Die Norwegerin Hanne Kolstø macht lupenreinen Pop, der von dieser nordischen Schwermütigkeit getragen wird, die den Musikern aus dem hohen Norden und den dunklen Wäldern stets nachgesagt wird. Schon das Cover von “Forever Maybe” zeigt Hanne Kolstø in depressiver Anmut: Nur ihr Gesicht und ein bisschen Schulter sind zu sehen, mit einem großen Vogel, der ihr Haupt ergreift. Gehüllt in einen Norwegerpulli blickt sie voller Trauer in die Kamera. Das Bild fängt das Gefühl ein, dass das Album offenbar vermitteln möchte: Schwermut.

Die Koordinaten des Weder-hier-noch-dort markieren den Austragungsort für die kommenden zehn Songs auf “Forever Maybe”. Die ersten Töne des Openers “Blanko” werden angeschlagen und verhallen nach einer gefühlten Ewigkeit. Die Stimme von Hanne Kolstø klingt verschwommen und ihre Art zu singen erinnert ein wenig an die von Sigur Ros. “Synecrosis” klingt nicht so drückend wie der Opener, ist dafür lyrisch umso tragischer. Es geht um die Machtlosigkeit der Menschen, wenn sie die Kontrolle verlieren und darum, unbedingt eine Erklärung finden zu wollen, auch wenn es die nicht unbedingt gibt. Die musikalische Untermalung klingt im Gegensatz dazu sehr positiv, was sehr irritierend auf den Hörer wirkt. Doch dieses Stilmittel nutzt Hanne Kolstø über das ganze Album hinweg.

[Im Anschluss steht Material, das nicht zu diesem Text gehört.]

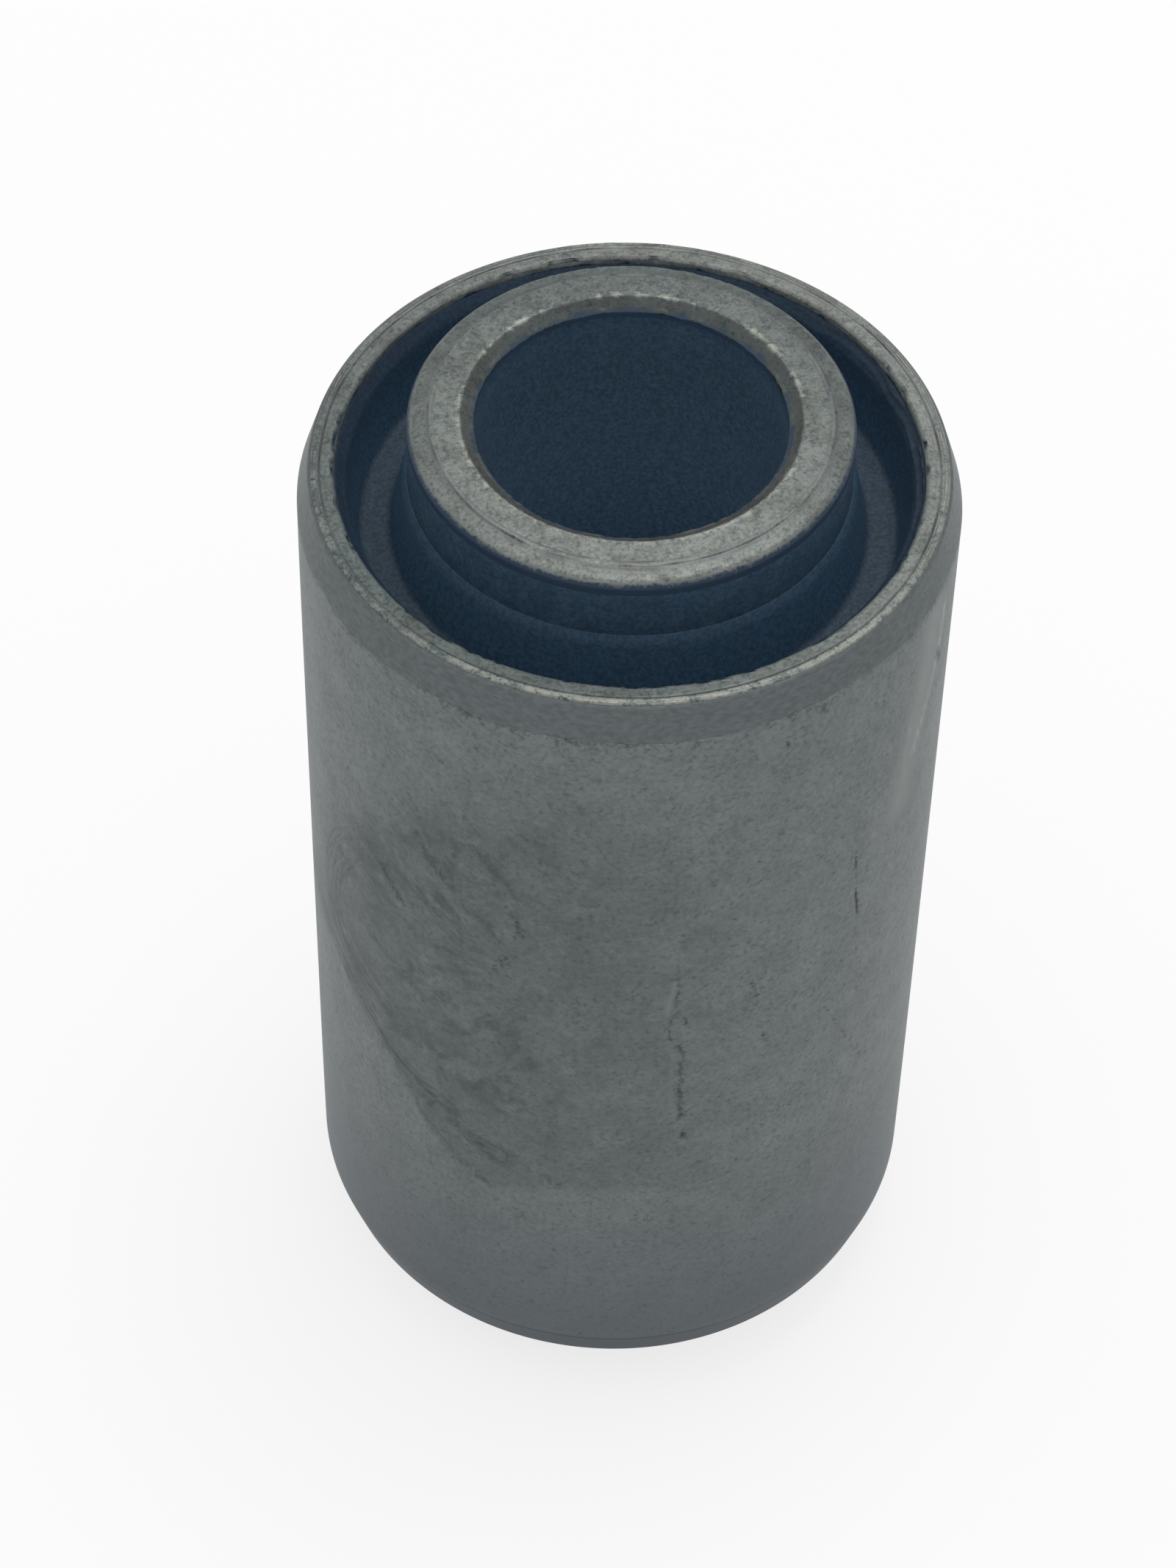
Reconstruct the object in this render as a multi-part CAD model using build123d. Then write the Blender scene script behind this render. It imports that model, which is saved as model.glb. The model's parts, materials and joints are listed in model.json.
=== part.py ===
from build123d import *
import math
import os

# Rubber metal bush: two steel sleeves with a moulded rubber element bonded between them.
# Millimetres. The bush stands on the end of its inner sleeve, with its axis along Z and the
# origin at the centre of that lower end. Both ends are alike.

# Driving dimensions across the bush, from the bore outwards
bore_diameter = 28.0         # takes the pin or bolt
inner_wall = 6.0
rubber_thickness = 6.5
outer_wall = 3.5

# Driving dimensions along the bush
outer_length = 100.0
overhang = 6.0               # how far the inner sleeve stands out of the outer one at each end

# Ends of the outer sleeve
lead_in_length = 4.0         # taper that starts the sleeve into the eye
lead_in_depth = 1.2          # what the taper takes off the radius
rim_edge_break = 0.25        # both edges of the faced rim

# Ends of the inner sleeve
bore_chamfer_width = 1.25
bore_chamfer_depth = 0.9
bevel_width = 1.45           # shallow bevel round the faced end
bevel_depth = 0.45
corner_width = 0.45          # steeper corner outside the bevel
corner_depth = 0.6

# Ends of the rubber, where a drafted ring groove leaves a thin skin on each sleeve
skin_setback = 0.8           # from the outer sleeve's rim down to the edges of the skins
skin_edge = 0.1              # thickness of a skin at its very edge
skin_taper = 0.8             # height over which the edge thickens to the full skin
inner_skin = 0.45            # rubber on the inner sleeve
outer_skin = 0.9             # rubber on the outer sleeve
groove_depth = 6.9           # from the edges of the skins down to the groove's floor
groove_draft = 11.0          # degrees, each wall of the groove below the taper
root_break = 0.4             # both edges of the groove's floor
bond_clearance = 0.0         # the rubber is bonded to the steel, face to face

# Radii and lengths that follow from them
bore_radius = bore_diameter / 2
inner_radius = bore_radius + inner_wall
outer_bore_radius = inner_radius + rubber_thickness
press_radius = outer_bore_radius + outer_wall
inner_length = outer_length + 2 * overhang
middle = inner_length / 2


def turned(upper_half):
    """A ring turned about Z from the upper half of its section, mirrored to give the lower end."""
    section = upper_half + mirror(upper_half, about=Plane.XZ)
    return Pos(0, 0, middle) * revolve(Plane.XZ * section, Axis.Z)


def eased(section, corners, size):
    """The section with a small chamfer on each of those corners."""
    points = [Vector(*corner) for corner in corners]
    picked = [v for v in section.vertices() if any((v.center() - p).length < 1e-4 for p in points)]
    return chamfer(picked, size)


def outer_sleeve():
    """A tube with a faced rim and a tapered lead-in at each end."""
    top = outer_length / 2
    rim_outside = (press_radius - lead_in_depth, top)
    rim_inside = (outer_bore_radius, top)
    section = make_face(Polyline(
        (outer_bore_radius, 0),
        (press_radius, 0),
        (press_radius, top - lead_in_length),
        rim_outside,
        rim_inside,
        close=True,
    ))
    return turned(eased(section, [rim_outside, rim_inside], rim_edge_break))


def inner_sleeve():
    """A thicker tube with a chamfered bore, a shallow bevel and a broken corner at each end."""
    top = inner_length / 2
    bevel_foot = top - bevel_depth
    return turned(make_face(Polyline(
        (bore_radius, 0),
        (inner_radius, 0),
        (inner_radius, bevel_foot - corner_depth),
        (inner_radius - corner_width, bevel_foot),
        (inner_radius - corner_width - bevel_width, top),
        (bore_radius + bore_chamfer_width, top),
        (bore_radius, top - bore_chamfer_depth),
        close=True,
    )))


def groove_wall(sleeve_radius, inward, skin):
    """Corners down one wall of the groove, from the skin's edge on its sleeve to the floor.
    inward is 1 where the groove lies outside the sleeve's radius and -1 where it lies inside."""
    edge = outer_length / 2 - skin_setback
    shoulder = edge - skin_taper
    floor = edge - groove_depth
    draft = (shoulder - floor) * math.tan(math.radians(groove_draft))
    return [
        (sleeve_radius, edge),
        (sleeve_radius + inward * skin_edge, edge),
        (sleeve_radius + inward * skin, shoulder),
        (sleeve_radius + inward * (skin + draft), floor),
    ]


def rubber_element():
    """The ring of rubber that fills the space between the sleeves, grooved at each end."""
    inside = inner_radius + bond_clearance
    outside = outer_bore_radius - bond_clearance
    inner_side = groove_wall(inside, 1, inner_skin)
    outer_side = groove_wall(outside, -1, outer_skin)
    section = make_face(Polyline((inside, 0), (outside, 0), *outer_side, *reversed(inner_side), close=True))
    return turned(eased(section, [inner_side[-1], outer_side[-1]], root_break))


os.makedirs("parts", exist_ok=True)
for make in (outer_sleeve, rubber_element, inner_sleeve):
    piece = make()
    piece.label = make.__name__
    export_step(piece, f"parts/{make.__name__}.step")
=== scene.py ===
import json
import bpy
import numpy as np
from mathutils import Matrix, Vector


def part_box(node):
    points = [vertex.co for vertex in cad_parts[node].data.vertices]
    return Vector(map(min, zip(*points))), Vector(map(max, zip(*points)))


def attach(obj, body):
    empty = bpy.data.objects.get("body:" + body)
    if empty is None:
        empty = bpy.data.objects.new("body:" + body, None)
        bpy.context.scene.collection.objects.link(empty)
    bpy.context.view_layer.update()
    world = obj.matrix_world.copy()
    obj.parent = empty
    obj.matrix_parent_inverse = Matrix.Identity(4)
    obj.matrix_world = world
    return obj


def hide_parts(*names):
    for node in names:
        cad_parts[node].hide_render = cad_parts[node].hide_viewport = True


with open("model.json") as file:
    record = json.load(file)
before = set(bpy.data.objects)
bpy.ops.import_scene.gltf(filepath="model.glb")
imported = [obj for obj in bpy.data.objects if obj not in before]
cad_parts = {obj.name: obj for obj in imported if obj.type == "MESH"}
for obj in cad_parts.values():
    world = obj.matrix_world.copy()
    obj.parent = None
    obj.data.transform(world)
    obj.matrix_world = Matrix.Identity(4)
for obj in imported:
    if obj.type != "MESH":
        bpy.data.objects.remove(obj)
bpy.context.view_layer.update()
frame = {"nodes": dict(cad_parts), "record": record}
mm = 0.001
print("frame loaded:", ", ".join(sorted(frame["nodes"])))


# Outer radius and the heights of both ends of a node, in millimetres, read from its box.
def ringSize(node):
    low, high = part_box(node)
    return min(high.x, -low.x) / mm, low.z / mm, high.z / mm


pressRadius, sleeveFoot, sleeveTop = ringSize("outer_sleeve")
bondRadius, skinFoot, skinTop = ringSize("rubber_element")
pinWallRadius, standFoot, standTop = ringSize("inner_sleeve")
mounts = {mount["name"]: mount for mount in frame["record"]["mounts"]}
boreRadius = mounts["pin_bore"]["dims"]["r_mm"]
middle = (sleeveFoot + sleeveTop) / 2


# An sRGB hex colour as the linear numbers that Blender shades with.
def linear(hexColour):
    share = np.array([int(hexColour[i:i + 2], 16) / 255 for i in (1, 3, 5)])
    bright = ((share + 0.055) / 1.055) ** 2.4
    return (*np.where(share <= 0.04045, share / 12.92, bright), 1.0)


# One node with its own fields set, and its inputs given as values or as sockets to link from.
# It gives back one of its outputs, picked by number or name.
def addNode(tree, kind, inputs=None, output=0, **fields):
    node = tree.nodes.new("ShaderNode" + kind)
    for field, value in fields.items():
        setattr(node, field, value)
    for name, value in (inputs or {}).items():
        if isinstance(value, bpy.types.NodeSocket):
            tree.links.new(value, node.inputs[name])
        else:
            node.inputs[name].default_value = value
    return node.outputs[output] if node.outputs else None


# Settings of a Mix node that mixes colours: its inputs are then 0, 6 and 7, and its output 2.
colourMix = {"output": 2, "data_type": "RGBA"}


# A material with its Principled shader, a place in millimetres worked out from Object coordinates, the
# noises of its look in their order, and the marks that it reads from the mesh.
def startMaterial(name, metallic, look, markNames):
    material = bpy.data.materials.new(name)
    material.use_nodes = True
    tree = material.node_tree
    tree.nodes.clear()
    surface = addNode(tree, "BsdfPrincipled", {"Metallic": metallic, "Roughness": look["roughness"]})
    addNode(tree, "OutputMaterial", {"Surface": surface})
    coordinates = addNode(tree, "TexCoord", output="Object")
    place = addNode(tree, "VectorMath", {0: coordinates, "Scale": 1 / mm}, operation="SCALE")
    noises = []
    for size, detail, roughness, distortion in look["noises"].values():
        noises.append(addNode(tree, "TexNoise", {"Vector": place, "Scale": 1 / size, "Detail": detail,
                                                 "Roughness": roughness, "Distortion": distortion}))
    marks = {mark: addNode(tree, "Attribute", output="Fac", attribute_name=mark) for mark in markNames}
    return material, tree, surface.node, place, noises, marks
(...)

Selbst das etwas erdige Titellied “Forever Maybe” verströmt etwas Übersinnliches, eine dunkel glänzende Anziehungskraft, die den aufmerksamen Zuhörer verschlingt wie ein schwarzes Loch. Hanne Kolstøs hypnotische Wirkung lässt sich zu großen Teilen auf ihre texturreichen Kompositionen zurückführen, die mit zahlreichen Überlagerungen und endlos nachhallenden Synthies arbeiten. Das Resultat dieses an das Jazz-Genre erinnernden Schreibansatzes ist ein komplexer Indie-Pop-Sound, der seine Schönheit erst nach mehrmaligem Hören offenbart – so vielschichtig ist er.

Mit “Forever Maybe” legt die Norwegerin folglich ein eindrucksvolles Album vor, das entrückte Momente und groß angelegte Pop-Gesten auf harmonische Weise vereint. Beachtlich ist auch die Stimmungsvielfalt, die zwischen Euphorie und nachdenklichem Schwelgen changiert. Die hallenden Töne, die drückenden Texte, verbunden mit dieser strahlenden Popästhetik, überlagern sich im Gehör. Ist man ergriffen oder gelangweilt? Hanne Kolstø erschafft ein Stück verwirrender Musik, spielt mit Gegensätzen und bleibt hängen. Man kann sich nicht recht entscheiden, ob das maßvoll oder überlagert ist, aber es ist definitiv eine Platte, die man nicht so schnell vergisst.